Every year, in October or November, Raghu rents the gym at the Alachua Recreation Center, and organizes a spectacular lock-in for thirteen to eighteen year olds from the local ISKCON community. The teenagers stay up all night from 8pm until 8am, playing sports such as soccer, Basketball, Raghuball, and a gurukula favorite called Dadhi Bandha.

Prasadam is provided for them throughout the night, and mixed in with this healthy, supervised fun are many Krishna conscious activities. Various devotee speakers from the community make presentations on Srila Prabhupada, the Bhagavad-gita, the Holy Name, and even local preaching efforts such as Gainesville’s Krishna House.

“They absolutely love it,” Raghu says. “As soon as one lock-in ends, we get kids asking us when the next one is for the rest of the year!”

Raghu’s brother Samba, who has also played soccer since high school, also uses sports to create a positive social and fitness experience for the local Hare Krishna youth, but in a slightly different way—he has his own soccer team.

“Back in 1996, when I was twenty-two, we started a team called The Pandavas, after the heroes of the Mahabharata,” he says. “Eighteen out of the twenty-two players were devotees, who would come out and play with shaved heads and sikhas. The community would show up to our games playing mridangas and kartalas. It was crazy.”

Although the Pandavas only lasted two seasons, in 2004, Samba decided to start a new team of second generation devotees.
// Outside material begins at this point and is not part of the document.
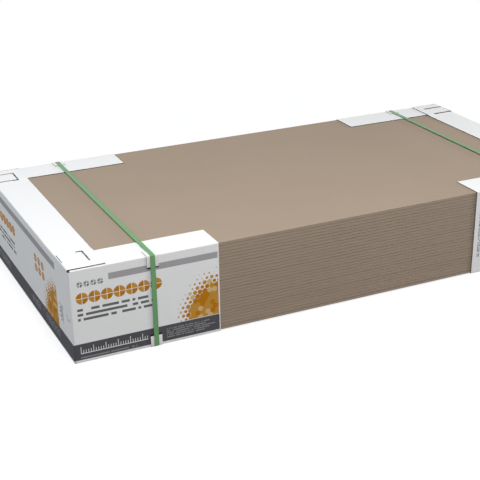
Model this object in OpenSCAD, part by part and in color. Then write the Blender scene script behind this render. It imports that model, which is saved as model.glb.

While the number of devotee players has sometimes fallen, today, there are fourteen amongst the twenty team members of “Real Alachua.”
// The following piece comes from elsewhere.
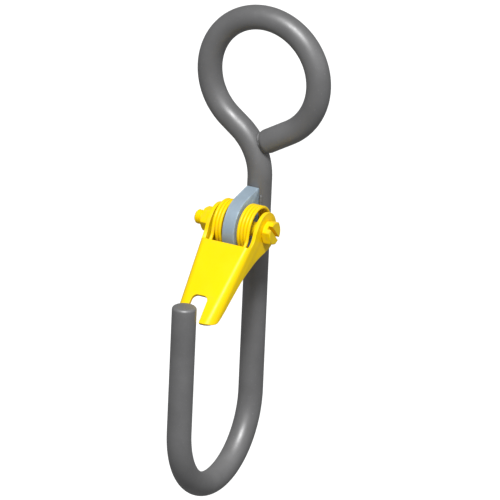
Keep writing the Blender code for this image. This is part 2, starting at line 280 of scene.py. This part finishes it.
def add_piece(name, bm, mat, sharp=35.0):
    """Turn a mesh in millimetres into a named object in metres."""
    bmesh.ops.recalc_face_normals(bm, faces=bm.faces)
    bmesh.ops.scale(bm, vec=(MM, MM, MM), verts=bm.verts)
    mesh = bpy.data.meshes.new(name)
    bm.to_mesh(mesh)
    bm.free()
    mesh.shade_smooth()
    mesh.set_sharp_from_angle(angle=radians(sharp))
    mesh.materials.append(mat)
    ob = bpy.data.objects.new(name, mesh)
    bpy.context.scene.collection.objects.link(ob)
    return ob


def apply_modifiers(ob):
    """Bake an object's modifiers into its mesh."""
    graph = bpy.context.evaluated_depsgraph_get()
    baked = bpy.data.meshes.new_from_object(ob.evaluated_get(graph), depsgraph=graph)
    ob.modifiers.clear()
    ob.data = baked


def cut(ob, bm):
    """Subtract a closed mesh in millimetres from an object."""
    cutter = add_piece("cutter", bm, ob.data.materials[0])
    modifier = ob.modifiers.new("cut", "BOOLEAN")
    modifier.operation = "DIFFERENCE"
    modifier.solver = "EXACT"
    modifier.object = cutter
    apply_modifiers(ob)
    bpy.data.objects.remove(cutter)


def round_edges(ob, width, angle, segments=3):
    """Round the sharp edges and keep the flat faces flat in shading."""
    bevel = ob.modifiers.new("bevel", "BEVEL")
    bevel.width = width * MM
    bevel.segments = segments
    bevel.limit_method = "ANGLE"
    bevel.angle_limit = radians(angle)
    bevel.use_clamp_overlap = True
    weighted = ob.modifiers.new("weighted", "WEIGHTED_NORMAL")
    weighted.keep_sharp = False
    ob.data.shade_smooth()
    apply_modifiers(ob)


def settle(ob, body, slot, *nodes):
    """Say which CAD body a piece rides on and which nodes it stands for."""
    mark_wear_and_highlight(ob.data)
    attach(ob, body)
    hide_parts(*nodes)
    return ob


def ripple(point, scale, seed):
    """Smooth noise from -1 to 1 at a point in millimetres."""
    return noise.noise(Vector(point) / scale + Vector((seed, seed, seed)))


# ---- hook bar -------------------------------------------------------------------------------

NECK_AT = Vector((0.0, -NECK_R, NECK_Z))
FREE_START = Vector((0.0, EYE_R * cos(EYE_OPEN), EYE_R * sin(EYE_OPEN)))
FREE_DIR = Vector((0.0, sin(EYE_OPEN), -cos(EYE_OPEN)))
FREE_SIDE = Vector((0.0, -FREE_DIR.z, FREE_DIR.y))
FREE_LENGTH = (FREE_START - NECK_AT).length - NECK_R - BAR_R - END_GAP
FREE_END = FREE_START + FREE_LENGTH * FREE_DIR


def free_end():
    """Centres and radii of the eye's free end, from its flat face to the start of the round."""
    turns = [pi / 2 * (1 - i / 14) for i in range(15)]
    path = [FREE_END + END_EDGE * (sin(a) - 1) * FREE_DIR for a in turns]
    radii = [BAR_R + END_EDGE * (cos(a) - 1) for a in turns]
    path += [path[-1].lerp(FREE_START, i / 12) for i in range(1, 12)]
    return path, radii + [BAR_R] * 11


def hook_path():
    """Centre line from the start of the eye's round to the start of the tip's rounding."""
    y, z, x = (0, 1, 0), (0, 0, 1), (1, 0, 0)
    path = arc((0, 0, 0), EYE_R, EYE_OPEN, EYE_CLOSE, 200, y, z)
    path += arc(NECK_AT, NECK_R, NECK_TURN, 0.0, 36, y, z)[1:]
    path += [Vector((0, 0, NECK_Z + (BOWL_Z - NECK_Z) * i / 30)) for i in range(1, 30)]
    path += arc((BOWL_R, 0, BOWL_Z), BOWL_R, pi, 2 * pi, 130, x, z)
    top = TIP_Z - TIP_EDGE
    path += [Vector((2 * BOWL_R, 0, BOWL_Z + (top - BOWL_Z) * i / 20)) for i in range(1, 21)]
    return path


def hook_bar(mat):
    """One bent bar, cut square and rounded at the edge of both ends."""
    path, radii = free_end()
    path += hook_path()
    radii += [BAR_R] * (len(path) - len(radii))
    for i in range(1, 9):
        a = pi / 2 * i / 8
        path.append(Vector((2 * BOWL_R, 0, TIP_Z + TIP_EDGE * (sin(a) - 1))))
        radii.append(BAR_R + TIP_EDGE * (cos(a) - 1))
    return settle(add_piece("bar", tube(path, radii, BAR_SIDES), mat), "hook", "bar", "hook_bar")


def beside_neck(around, out, clear):
    """Point near the free end, clear of the neck's axis.

    around is its angle round the free end's axis, out its distance from that axis.
    """
    start = FREE_END + out * (cos(around) * Vector((1, 0, 0)) + sin(around) * FREE_SIDE)
    reach = NECK_R + sqrt(clear ** 2 - (out * cos(around)) ** 2)
    offset = start - NECK_AT
    offset.x = 0.0
    along = offset.dot(FREE_DIR)
    return start - FREE_DIR * (along + sqrt(along * along - offset.length_squared + reach * reach))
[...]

“What’s special about it is that I also used to teach P.E. at the New Raman Reti school on our ISKCON property years ago, and now many of the kids I taught have grown up and are my team-mates,” says Samba. “The team chemistry is great, because we all know each other so well.”

Affiliated with the Gainesville Regional Soccer League (GRSL), Real Alachua has won six League championships and five tournament championships, and remains one of the top teams.

“If you look at our roster now, it’s full of names like Govinda, Krishna, Balarama, Mathura, and Uddhava,” Samba says. “That’s pretty awesome!”

Describing his team as keeping devotee kids engaged in a healthy, clean way, Samba adds, “Apart from me and my brother, who is also on the team, many of the others are between the ages of eighteen and twenty. So sometimes I’ll find myself coaching them. If they loose their temper, for instance, I encourage them to relax and remind them that it’s just a game.”

Raghu, whose priorities are bringing his children up in Krishna consciousness, contributing to his community, and doing Deity worship both at home and at the temple, agrees.

“In sports, as in life, we must remember to play the game, but not be attached to the results, as Krishna says in Bhagavad-gita,” he explains. “Sports are good for your body’s health, and can be a positive recreational activity; and I think playing them is fine as long as we always remember not to take them too seriously and loose focus of what’s really important in life—Krishna.”